Kevin Fischer is a veteran broadcaster, the recipient of over 150 major journalism awards from the Milwaukee Press Club, the Wisconsin Associated Press, the Northwest Broadcast News Association, the Wisconsin Bar Association, and others. He has been seen and heard on Milwaukee TV and radio stations for over three decades. A longtime aide to state Senate Republicans in the Wisconsin Legislature, Kevin can be seen offering his views on the news on the public affairs program, "InterCHANGE," on Milwaukee Public Television Channel 10, and heard filling in on Newstalk 1130 WISN. He lives with his wife, Jennifer, and their lovely baby daughter, Kyla Audrey, in Franklin.
14-year old Etan Mirenberg is an honor student involved in lacrosse and football.
He finds himself in trouble, having been suspended from Lynbrook High School in Long Island.

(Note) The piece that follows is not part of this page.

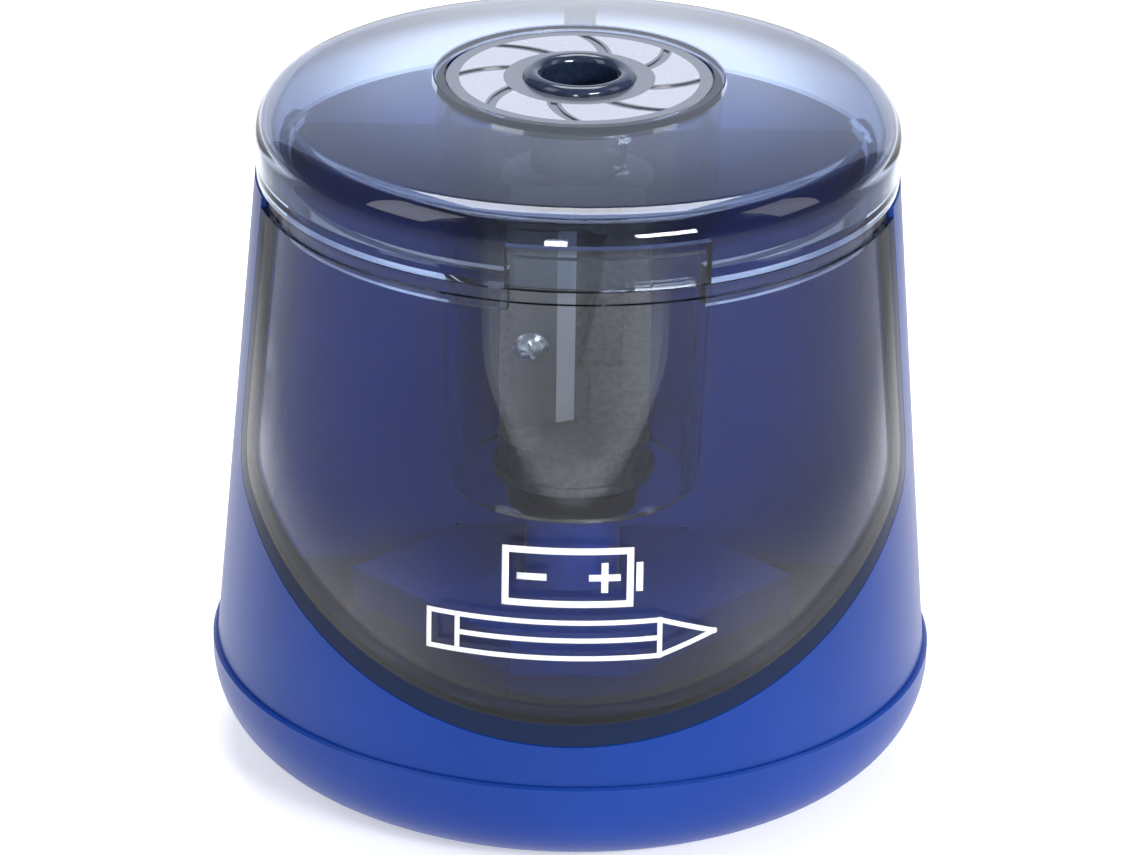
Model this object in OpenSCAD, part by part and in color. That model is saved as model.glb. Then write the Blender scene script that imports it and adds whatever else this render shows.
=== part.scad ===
// Round battery pencil sharpener with a clear lid, a clear front window and a motor-driven cutter.
// Millimetres. +Z is up, the front faces -Y, and the origin is on the axis at the feet's underside.

/* [Casing] */
// Outer radius of the body where it meets the base
seam_r = 39.55; // [39.2:0.05:40.5]
// Outer radius of the body at its upper rim
rim_r = 35.05; // [34.9:0.05:36]
// Height of the body between the seam and the rim
body_h = 54.7; // [54.5:0.1:58]
// Thickness of the moulded walls
wall = 2; // [1.8:0.1:2.1]
// Step by which the base stands out past the body
base_step = 0.55; // [0.4:0.05:0.7]
// Height of the base bowl
base_h = 11.6; // [11.4:0.1:12.2]
// Radius of the bowl's rounded edge
base_round = 10.1; // [9.9:0.1:10.2]
// Distance of the dividing wall's front face behind the axis
divider_y = 11.4; // [11.2:0.1:11.6]
// Thickness of the dividing wall
divider_t = 1.6; // [1.4:0.1:1.8]
// Height of the rubber feet below the base
foot_proud = 0.6; // [0.4:0.1:1]
// Radius of a rubber foot
foot_r = 3.5; // [2.5:0.1:3.5]

/* [Window] */
// Height of the window's lowest point above the seam
window_low = 4.4; // [3.5:0.1:6]
// Slope of the window's lower edge in degrees
window_slope = 32.5; // [30:0.5:34]
// Distance of the window's upright edges in front of the axis
window_side_y = 9; // [8:0.1:10]
// Radius of the window's lower corners
window_corner_r = 7; // [5:0.5:9]
// Thickness of the window
window_t = 2.3; // [2.2:0.05:2.4]
// Thickness of the window's rim, where it lies in the body's rebate
window_rim_t = 1.2; // [1:0.05:1.3]
// Width of the rebate's ledge behind the window's rim
ledge_w = 1.6; // [1.2:0.1:2]
// Width of the key tab on the window's rim
key_w = 20.2; // [16:0.1:22]
// Height of the key tab above the rim
key_h = 3.5; // [2.5:0.1:3.9]
// Angle of the key tab from the front, in degrees
key_angle = 5.7; // [0:0.1:8]

/* [Lid] */
// Gap between the body's rim and the lid's skirt
lid_gap = 0.3; // [0.2:0.05:0.5]
// Height of the dome's apex above the skirt's lower edge
lid_h = 11.6; // [11:0.05:13]
// Radius of the dome
dome_r = 160; // [150:1:170]
// Radius of the rounded shoulder between skirt and dome
shoulder_r = 4; // [3.5:0.1:4.4]
// Depth to which the lid's locating ring enters the body
spigot_h = 3.3; // [2:0.1:3.5]
// Radius of the disc insert in the lid
insert_r = 15.65; // [15.4:0.05:16]
// Outer radius of the guard tube at its lower end
tube_low_r = 14.1; // [13.6:0.1:14.6]
// Height of the guard tube's lower end above the seam
tube_low_h = 19.3; // [18:0.1:22]
// Wall of the guard tube
tube_t = 1.5; // [1.2:0.1:2]

/* [Cutter] */
// Radius of the pencil hole
pencil_r = 4.2; // [4:0.05:4.4]
// Radius of the cutter body
rotor_r = 8.35; // [8.2:0.05:8.6]
// Height of the cutter body
rotor_h = 33.8; // [33:0.1:34]
// Half of the angle of the sharpened point, in degrees
point_angle = 10.4; // [9.5:0.1:11]
// Length of the sharpened cone
point_len = 18; // [17.5:0.1:18.5]
// Radius of the cutter shaft
shaft_r = 1.5; // [1.4:0.05:1.6]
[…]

What did he do to get a suspension of 10 months?
Did he bring a gun to school?
Did he beat up another student?
Was he found with dope?
None of the above.
He gave his Spanish teacher, Sharon Cantante, a noogie.
Grabbed her forcefully by the neck, put her in a headlock and dug his knuckles into her scalp.

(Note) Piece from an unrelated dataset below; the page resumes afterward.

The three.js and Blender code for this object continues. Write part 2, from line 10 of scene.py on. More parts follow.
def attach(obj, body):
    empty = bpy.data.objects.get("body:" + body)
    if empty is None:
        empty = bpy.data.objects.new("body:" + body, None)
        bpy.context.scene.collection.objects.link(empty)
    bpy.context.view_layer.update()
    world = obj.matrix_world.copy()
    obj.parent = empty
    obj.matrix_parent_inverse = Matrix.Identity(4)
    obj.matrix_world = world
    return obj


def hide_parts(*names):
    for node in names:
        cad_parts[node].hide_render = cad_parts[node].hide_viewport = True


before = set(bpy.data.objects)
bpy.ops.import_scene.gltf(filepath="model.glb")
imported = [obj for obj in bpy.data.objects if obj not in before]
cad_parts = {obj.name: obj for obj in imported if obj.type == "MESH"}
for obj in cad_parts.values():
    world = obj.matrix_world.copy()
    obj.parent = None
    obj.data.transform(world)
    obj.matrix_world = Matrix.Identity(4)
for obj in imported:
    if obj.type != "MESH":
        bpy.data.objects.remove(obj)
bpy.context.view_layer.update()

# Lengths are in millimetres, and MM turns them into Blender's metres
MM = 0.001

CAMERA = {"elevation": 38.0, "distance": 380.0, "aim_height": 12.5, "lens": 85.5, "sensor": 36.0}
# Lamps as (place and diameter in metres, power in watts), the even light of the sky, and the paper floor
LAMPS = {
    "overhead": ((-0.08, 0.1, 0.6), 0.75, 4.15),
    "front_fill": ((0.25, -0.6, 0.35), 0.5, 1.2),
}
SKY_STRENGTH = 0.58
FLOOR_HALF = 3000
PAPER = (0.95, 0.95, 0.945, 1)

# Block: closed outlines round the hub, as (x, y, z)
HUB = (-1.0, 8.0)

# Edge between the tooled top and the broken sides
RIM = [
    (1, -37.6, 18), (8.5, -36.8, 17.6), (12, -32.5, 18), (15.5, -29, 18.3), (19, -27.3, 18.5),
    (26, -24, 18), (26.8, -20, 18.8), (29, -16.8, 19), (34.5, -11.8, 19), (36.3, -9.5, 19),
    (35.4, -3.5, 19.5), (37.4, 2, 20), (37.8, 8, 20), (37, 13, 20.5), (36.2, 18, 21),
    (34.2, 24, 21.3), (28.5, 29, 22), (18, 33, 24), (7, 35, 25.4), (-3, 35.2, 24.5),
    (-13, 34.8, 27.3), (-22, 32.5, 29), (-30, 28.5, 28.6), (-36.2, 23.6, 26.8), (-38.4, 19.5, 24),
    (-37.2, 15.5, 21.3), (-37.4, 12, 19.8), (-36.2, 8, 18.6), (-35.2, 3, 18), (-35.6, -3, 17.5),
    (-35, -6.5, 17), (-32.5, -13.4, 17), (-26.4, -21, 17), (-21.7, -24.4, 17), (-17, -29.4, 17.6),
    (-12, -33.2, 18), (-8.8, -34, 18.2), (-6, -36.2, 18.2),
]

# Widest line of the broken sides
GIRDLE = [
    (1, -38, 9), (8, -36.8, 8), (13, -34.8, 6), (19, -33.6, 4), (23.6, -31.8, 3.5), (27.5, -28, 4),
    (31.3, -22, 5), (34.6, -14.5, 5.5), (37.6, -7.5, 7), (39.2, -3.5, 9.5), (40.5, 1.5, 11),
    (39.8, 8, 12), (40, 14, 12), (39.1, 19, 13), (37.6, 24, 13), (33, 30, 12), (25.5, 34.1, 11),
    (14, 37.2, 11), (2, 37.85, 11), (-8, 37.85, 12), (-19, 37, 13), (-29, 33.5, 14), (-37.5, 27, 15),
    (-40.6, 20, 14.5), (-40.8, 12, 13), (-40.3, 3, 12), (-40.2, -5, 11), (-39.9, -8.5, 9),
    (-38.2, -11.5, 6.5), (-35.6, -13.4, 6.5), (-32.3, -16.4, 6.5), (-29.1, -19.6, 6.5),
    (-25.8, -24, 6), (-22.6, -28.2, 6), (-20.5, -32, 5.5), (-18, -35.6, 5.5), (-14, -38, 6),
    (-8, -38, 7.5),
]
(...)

The teacher cried out for him to stop.
He just kept it up, noogie after noogie.
At least, that’s what the school says.
The boy says he gave her a “pat on the head.”
His attorney, yes, attorney (That’s what parents of kids in trouble do nowadays, right? They run out and lawyer up) claims the teacher actually likes to receive noogies and encourages “noogie behavior.”
I don’t think I ever saw Matlock argue that one.
Ethan is 5-foot-3 and 150 pounds. Cantante is 4-foot-11.
On the surface, this sounds a bit extreme: 10 months, an entire school year, for a noogie?
That’s if you believe the student and his parents who hired an attorney because their poor, sweet, innocent Ethan wouldn’t do anything wrong and is being railroaded.
There’s a larger issue at play here.
You’re 14 years old.
You’re a freshman, a freshman in high school.
Not only are you supposed to be afraid of your own shadow, but as an athlete, you’re supposed to set the example for other students.
But most importantly,
You are the student.
She is the teacher. You’re all of 14.YOU DO NOT GRAB AN ADULT AUTHORITY FIGURE BY THE NECK AND NOOGIE THAT PERSON, OR TOUCH HIM/HER IN ANY MANNER, SHAPE OR FORM…………EVER!
The “I only gave her a pat on the head” argument doesn’t hold much water with me.
She also told the boy to stop and he didn’t.
One can certainly argue that 10 months was excessive, but some punishment is necessary.
The “noogie” nature of this story can diminish its severity, but students must know that they can never, ever, ever, ever, ever lay their hands on a teacher.